FLUSHING, New York--Chanting, "No contract, no work!" and "No protection, no work!" several hundred striking bus drivers, mechanics, and cleaners--members of Transport Workers Union (TWU) Local 100--poured out of an emergency union meeting here July 14.

The meeting was called to hear a proposed deal to end the five-week walkout by workers at three private bus companies in this borough. Brokered by Queens Borough president Helen Marshall, several city council members, and the administration of New York City mayor Michael Bloomberg, the deal was designed to get the buses rolling on Monday, despite the lack of a hammered out agreement. Marshall unilaterally declared the strike settled and that the buses would be rolling again the following day.

"We have already been back a couple of times, and it’s the same thing--they want us to go back with promises," said Sam Connolly, a striker who was attending the meeting with his father, a retired union bus driver. "We say unless we have a contract that’s signed, sealed, and delivered, we have no deal!"

Echoing the sentiment of most of those who walked out, John Mantione, a mechanic at Queens Surface, said, "Politicians, once again, came to us with promises. You know how they say talk is cheap? Well, promises are cheaper than talk."

The 1,500 unionists, who work for three bus companies--Queens Surface Corporation, Jamaica Buses Inc., and Triboro Coach Corporation--struck on June 17 for guarantees in wages, health and welfare, and job security. The bus routes, although run by private companies, are integrated into the New York Metropolitan Transit System.

The strikers have been without a contract since January 2001. Union members organized two brief walkouts in January and February of this year. The latest strike was sparked by the Bloomberg administration’s decision to renege on a March pledge to increase city payments to Local 100’s health benefit fund by 19 percent, the same increase pledged to the public workers union. Instead, the city government said they would provide 3.5 percent over two years.

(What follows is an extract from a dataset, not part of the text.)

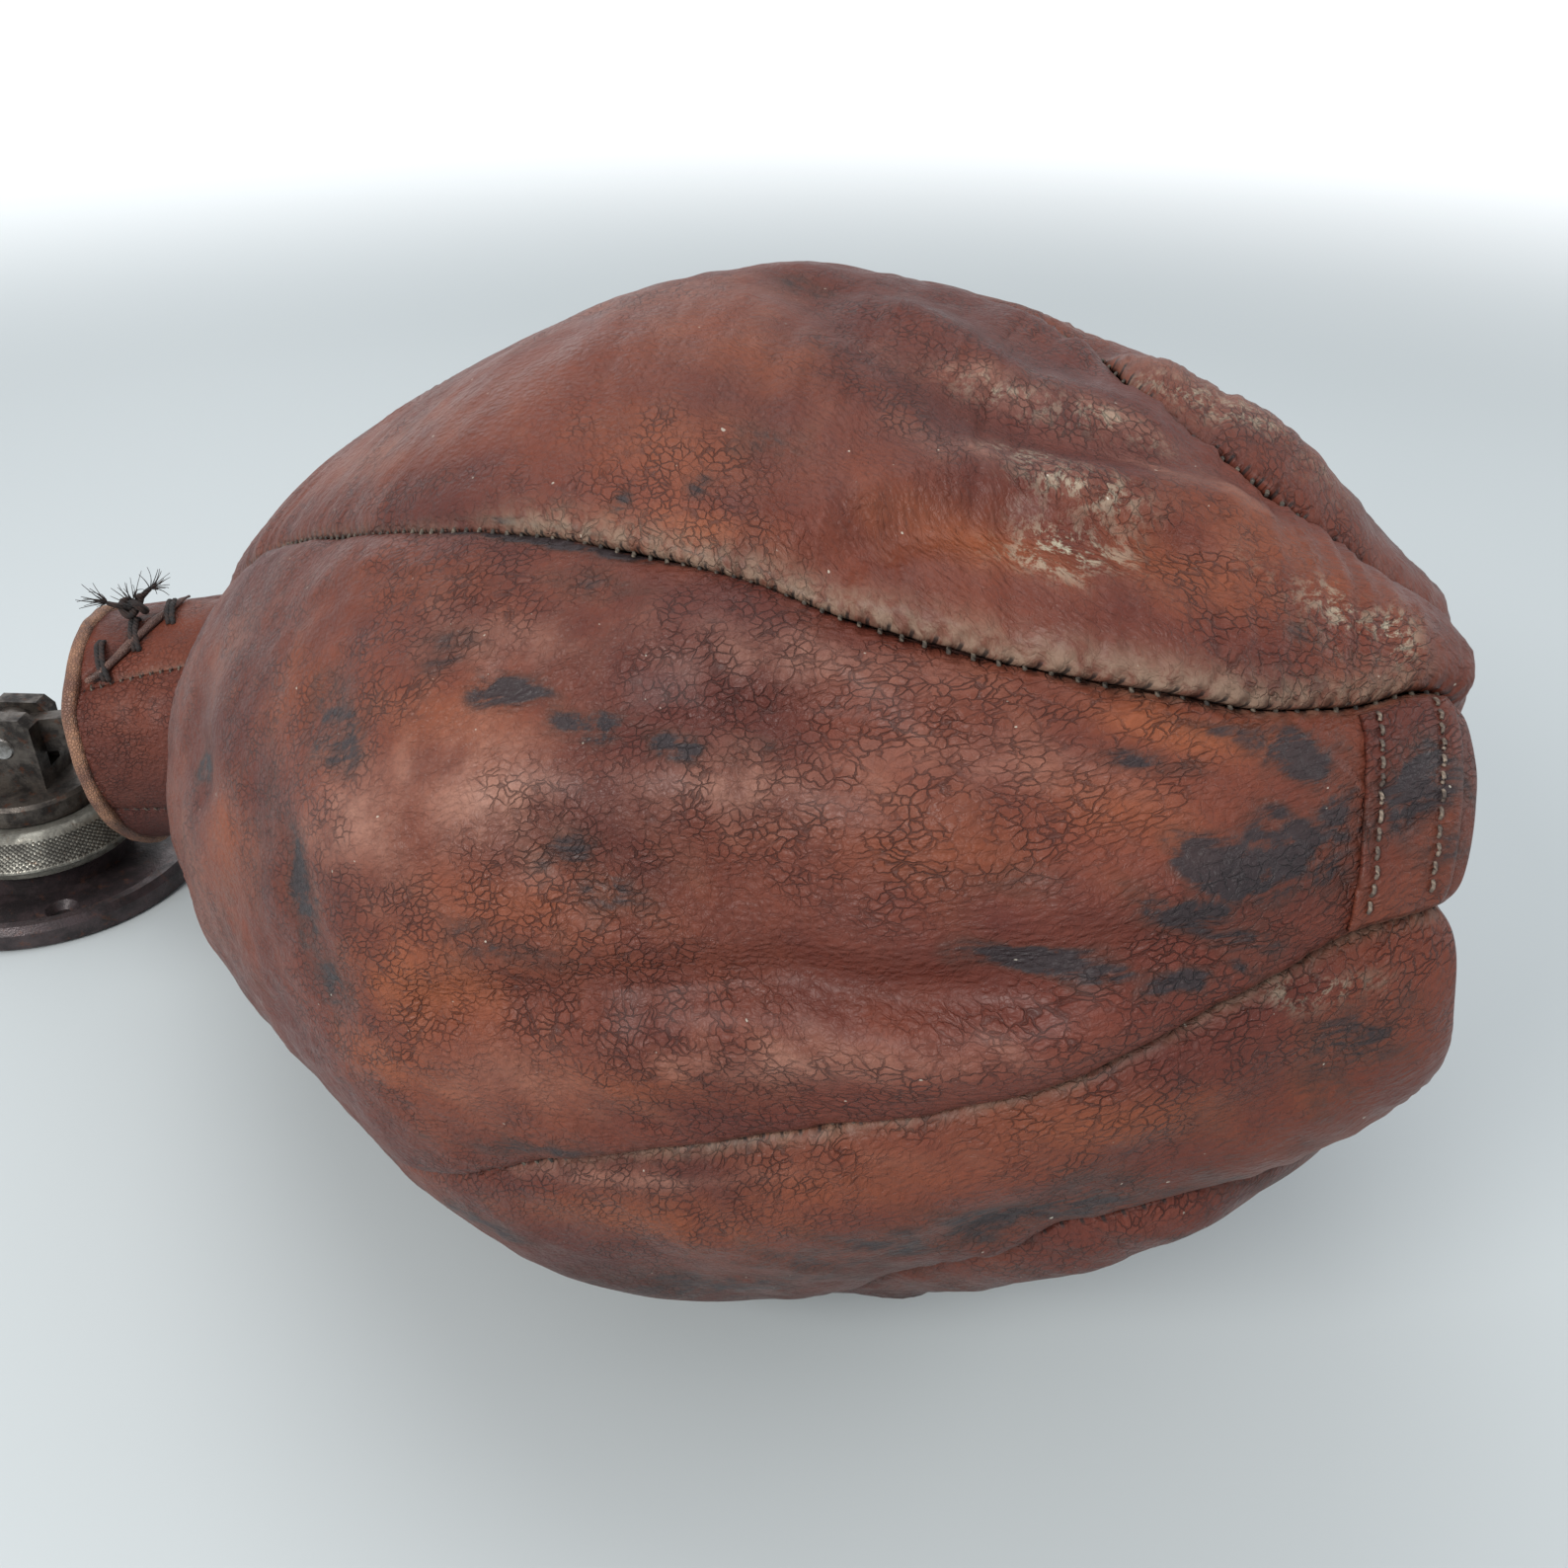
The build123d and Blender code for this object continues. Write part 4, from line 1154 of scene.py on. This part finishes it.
def knurl_metal():
    """Worn nickel, dark in the grooves and greenish grey on the crests."""
    n = Net("worn_nickel_knurl")
    at = n.where()
    patch = n.noise(at, 110.0, 5.0, 0.65)
    base = n.mix(n.ramp(patch, 0.38, 0.64), rgb(0.3, 0.29, 0.25), rgb(0.12, 0.115, 0.1))
    base = n.mix(n.ramp(n.attribute("groove"), 0.1, 0.6, 0.0, 0.85), base, rgb(0.025, 0.023, 0.02))
    base = n.mix(n.ramp(n.noise(at, 320.0, 4.0, 0.7), 0.58, 0.7, 0.0, 0.6), base, rgb(0.09, 0.05, 0.03))
    fine = n.noise(at, 1200.0, 2.0)
    rough = n.ramp(patch, 0.3, 0.7, 0.34, 0.6)
    return n.finish(Base_Color=base, Metallic=0.75, Roughness=rough, Normal=n.bump(fine, 0.00012))


def swivel_pieces(steel, rubber_skin):
    ring = outward(dress(knurled_ring(), knurl_metal()))
    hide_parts("lock_ring")
    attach(ring, "lock_ring")
    dull, grime = rgb(0.06, 0.043, 0.045), rgb(0.022, 0.017, 0.018)
    enamel = worn_metal("flange_dark_enamel", dull, grime, 0.35, 0.34, 0.35)
    iron = worn_metal("dark_iron", rgb(0.105, 0.09, 0.078), rgb(0.03, 0.026, 0.024), 0.8, 0.42, 0.5, 1.4)
    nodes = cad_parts
    coats = {
        "flange_plate": enamel, "collar": iron, "fork": iron, "hanger": iron, "pivot_pin": steel,
        "spindle": steel, "race_lower": steel, "race_upper": steel, "bearing_balls": steel,
        "plug_washer": steel, "plug_nut": steel, "neck_plug": wood(), "bladder_stem": rubber_skin,
    }
    for name, material in coats.items():
        dress(nodes[name], material)


# ================================================================ camera, floor and light
CAMERA_AT = (0.2791, -0.4150, 0.300)
CAMERA_TURN = (58.0, 0.0, 3.0)
LENS = 36.0 * 1500.0 / 1588.0


def camera():
    data = bpy.data.cameras.new("camera")
    data.lens = LENS
    data.sensor_width = 36.0
    data.clip_start = 0.01
    eye = bpy.data.objects.new("camera", data)
    eye.location = CAMERA_AT
    eye.rotation_euler = [math.radians(a) for a in CAMERA_TURN]
    bpy.context.scene.collection.objects.link(eye)
    bpy.context.scene.camera = eye
    bpy.context.scene.view_settings.view_transform = "Standard"


def area_light(name, at, aim, size, power, colour=(1.0, 1.0, 1.0)):
    data = bpy.data.lights.new(name, "AREA")
    data.shape = "DISK"
    data.size = size
    data.energy = power
    data.color = colour
    lamp = bpy.data.objects.new(name, data)
    lamp.location = at
    toward = np.array(aim) - np.array(at)
    lamp.rotation_euler = Vector(toward).to_track_quat("-Z", "Y").to_euler()
    bpy.context.scene.collection.objects.link(lamp)


def stage():
    bpy.ops.mesh.primitive_plane_add(size=14.0, location=(0.2, 0.0, -0.0003))
    floor = bpy.context.object
    floor.name = "studio_floor"
    dress(floor, pale_floor())
    world = bpy.data.worlds.new("studio")
    bpy.context.scene.world = world
    world.use_nodes = True
    sky = world.node_tree.nodes["Background"]
    sky.inputs["Color"].default_value = (0.93, 0.96, 1.0, 1.0)
    sky.inputs["Strength"].default_value = 0.72
    middle = (0.2, -0.1, 0.08)
    area_light("overhead", (0.05, 0.1, 1.25), middle, 0.7, 3.4)
    area_light("back", (-0.5, 1.15, 0.75), middle, 0.9, 2.0)
    area_light("front_left", (-0.35, -0.95, 0.8), middle, 0.45, 11.0, (1.0, 0.985, 0.96))
    area_light("right", (1.35, 0.0, 0.8), middle, 0.8, 4.0)


rubber_material = rubber()
steel_material = worn_metal("bearing_steel", rgb(0.4, 0.39, 0.38), rgb(0.12, 0.11, 0.1), 1.0, 0.3, 0.2)
camera()
stage()
bag_pieces()
tail_pieces()
inner_pieces(rubber_material)
neck_pieces()
swivel_pieces(steel_material, rubber_material)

The contract offer, presented several days earlier by Marshall, would provide increases in health benefits funded by a $2 million city loan, to be repaid by "productivity increases," which many workers took to mean speedup and layoffs. And the deal did not address the question of what will happen to the workers and their union once the private bus companies’ contracts with the city expire next year. Union members are demanding contract language stipulating that their jobs and union contract will continue if a new company or the city takes over the routes.

"We have always had a much better productivity rate than the MTA [Metropolitan Transit Authority], but now they want more," Teddy, a mechanic for 10 years at Queens Surface, told the Militant. "I don’t know where that can come from except from cutting back on safety. Productivity is a safety issue."

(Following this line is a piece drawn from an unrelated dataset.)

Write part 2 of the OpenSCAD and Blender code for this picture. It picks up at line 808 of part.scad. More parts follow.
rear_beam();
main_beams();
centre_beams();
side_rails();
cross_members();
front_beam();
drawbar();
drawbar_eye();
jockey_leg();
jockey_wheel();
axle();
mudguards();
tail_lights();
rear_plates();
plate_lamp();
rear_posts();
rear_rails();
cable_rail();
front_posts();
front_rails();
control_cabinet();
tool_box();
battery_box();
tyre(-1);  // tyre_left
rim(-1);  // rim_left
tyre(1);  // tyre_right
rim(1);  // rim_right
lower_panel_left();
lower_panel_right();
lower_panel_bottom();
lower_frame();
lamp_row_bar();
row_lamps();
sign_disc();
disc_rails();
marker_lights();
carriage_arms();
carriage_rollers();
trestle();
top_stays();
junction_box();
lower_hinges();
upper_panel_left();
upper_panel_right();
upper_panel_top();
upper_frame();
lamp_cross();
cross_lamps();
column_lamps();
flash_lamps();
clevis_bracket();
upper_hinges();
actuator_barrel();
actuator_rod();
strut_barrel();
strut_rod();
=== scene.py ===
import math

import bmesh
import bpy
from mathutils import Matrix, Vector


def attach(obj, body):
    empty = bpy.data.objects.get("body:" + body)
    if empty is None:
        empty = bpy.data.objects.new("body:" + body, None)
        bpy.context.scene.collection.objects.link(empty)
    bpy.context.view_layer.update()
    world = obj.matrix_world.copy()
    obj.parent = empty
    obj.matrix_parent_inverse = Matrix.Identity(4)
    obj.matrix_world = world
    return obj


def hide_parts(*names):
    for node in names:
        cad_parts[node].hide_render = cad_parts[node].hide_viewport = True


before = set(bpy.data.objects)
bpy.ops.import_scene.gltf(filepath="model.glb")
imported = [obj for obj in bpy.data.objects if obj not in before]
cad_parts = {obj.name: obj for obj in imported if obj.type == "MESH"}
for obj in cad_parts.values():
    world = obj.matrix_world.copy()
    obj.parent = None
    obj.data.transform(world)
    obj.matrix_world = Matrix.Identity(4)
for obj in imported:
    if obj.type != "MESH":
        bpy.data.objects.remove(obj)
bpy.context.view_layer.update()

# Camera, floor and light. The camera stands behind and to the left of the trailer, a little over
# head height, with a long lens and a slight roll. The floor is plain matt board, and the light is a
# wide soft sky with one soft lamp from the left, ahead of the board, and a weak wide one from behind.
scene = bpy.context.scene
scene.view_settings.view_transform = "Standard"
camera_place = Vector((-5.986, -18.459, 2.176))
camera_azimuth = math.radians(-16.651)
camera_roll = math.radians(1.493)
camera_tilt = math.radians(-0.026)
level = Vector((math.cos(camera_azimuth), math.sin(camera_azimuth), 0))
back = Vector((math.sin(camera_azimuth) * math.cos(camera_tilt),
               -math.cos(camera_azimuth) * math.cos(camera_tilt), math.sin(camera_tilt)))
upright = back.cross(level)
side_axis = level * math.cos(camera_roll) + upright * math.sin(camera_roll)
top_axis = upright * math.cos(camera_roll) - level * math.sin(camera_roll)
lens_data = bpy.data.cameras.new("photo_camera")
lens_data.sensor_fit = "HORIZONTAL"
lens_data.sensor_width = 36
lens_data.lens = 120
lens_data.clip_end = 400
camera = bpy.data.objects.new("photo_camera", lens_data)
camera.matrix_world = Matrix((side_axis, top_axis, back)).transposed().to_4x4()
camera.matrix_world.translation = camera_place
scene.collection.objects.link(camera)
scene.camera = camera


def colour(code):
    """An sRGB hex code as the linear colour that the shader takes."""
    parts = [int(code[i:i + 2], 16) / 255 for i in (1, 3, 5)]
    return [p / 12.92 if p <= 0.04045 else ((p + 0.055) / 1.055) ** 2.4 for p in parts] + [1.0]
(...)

At the contract meeting, a third of the more than 600 unionists present, according to Newsday reporter Bobby Cuza, had walked out of the meeting, just minutes after Marshall and City Council members from Queens had held a news conference outside to declare the strike virtually settled.

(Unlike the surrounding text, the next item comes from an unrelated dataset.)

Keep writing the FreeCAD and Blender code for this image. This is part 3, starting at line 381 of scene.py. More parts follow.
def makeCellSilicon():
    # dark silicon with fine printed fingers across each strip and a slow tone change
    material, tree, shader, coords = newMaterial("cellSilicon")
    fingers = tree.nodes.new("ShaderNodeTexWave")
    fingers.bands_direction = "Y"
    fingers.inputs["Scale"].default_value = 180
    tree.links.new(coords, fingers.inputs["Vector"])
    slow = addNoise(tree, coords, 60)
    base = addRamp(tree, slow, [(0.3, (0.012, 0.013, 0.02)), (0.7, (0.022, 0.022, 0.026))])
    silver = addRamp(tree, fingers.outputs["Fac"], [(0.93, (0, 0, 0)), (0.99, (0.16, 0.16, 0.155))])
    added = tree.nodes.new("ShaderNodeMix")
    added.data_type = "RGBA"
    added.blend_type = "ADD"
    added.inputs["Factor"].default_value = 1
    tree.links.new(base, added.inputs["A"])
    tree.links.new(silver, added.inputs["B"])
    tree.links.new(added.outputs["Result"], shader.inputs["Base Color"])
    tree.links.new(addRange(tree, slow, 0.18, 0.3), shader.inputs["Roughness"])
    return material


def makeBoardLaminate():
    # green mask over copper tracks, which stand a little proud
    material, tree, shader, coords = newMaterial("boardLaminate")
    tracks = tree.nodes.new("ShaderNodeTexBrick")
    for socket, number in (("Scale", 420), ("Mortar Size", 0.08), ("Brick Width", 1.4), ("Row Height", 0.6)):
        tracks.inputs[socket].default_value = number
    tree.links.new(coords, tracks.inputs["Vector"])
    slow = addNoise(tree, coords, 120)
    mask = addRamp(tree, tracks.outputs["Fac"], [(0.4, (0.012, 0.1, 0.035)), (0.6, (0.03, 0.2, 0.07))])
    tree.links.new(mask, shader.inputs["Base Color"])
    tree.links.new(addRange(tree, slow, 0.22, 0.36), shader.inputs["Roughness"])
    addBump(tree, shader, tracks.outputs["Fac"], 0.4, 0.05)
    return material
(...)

The workers made it clear that job security was of great concern to them. Michael Curran, TWU Local 100 division chairman for the Queens lines employees, told the press, "We are not going back to work until we have employee protection, and that means they have to guarantee our wages and our health and welfare and protection plans." Responding to the Bloomberg admin–istration’s charge that the union "has changed its tune" in raising the job security issue, Curran said, "From Day 1, it was brought up quite clear that it had to do with employee protection."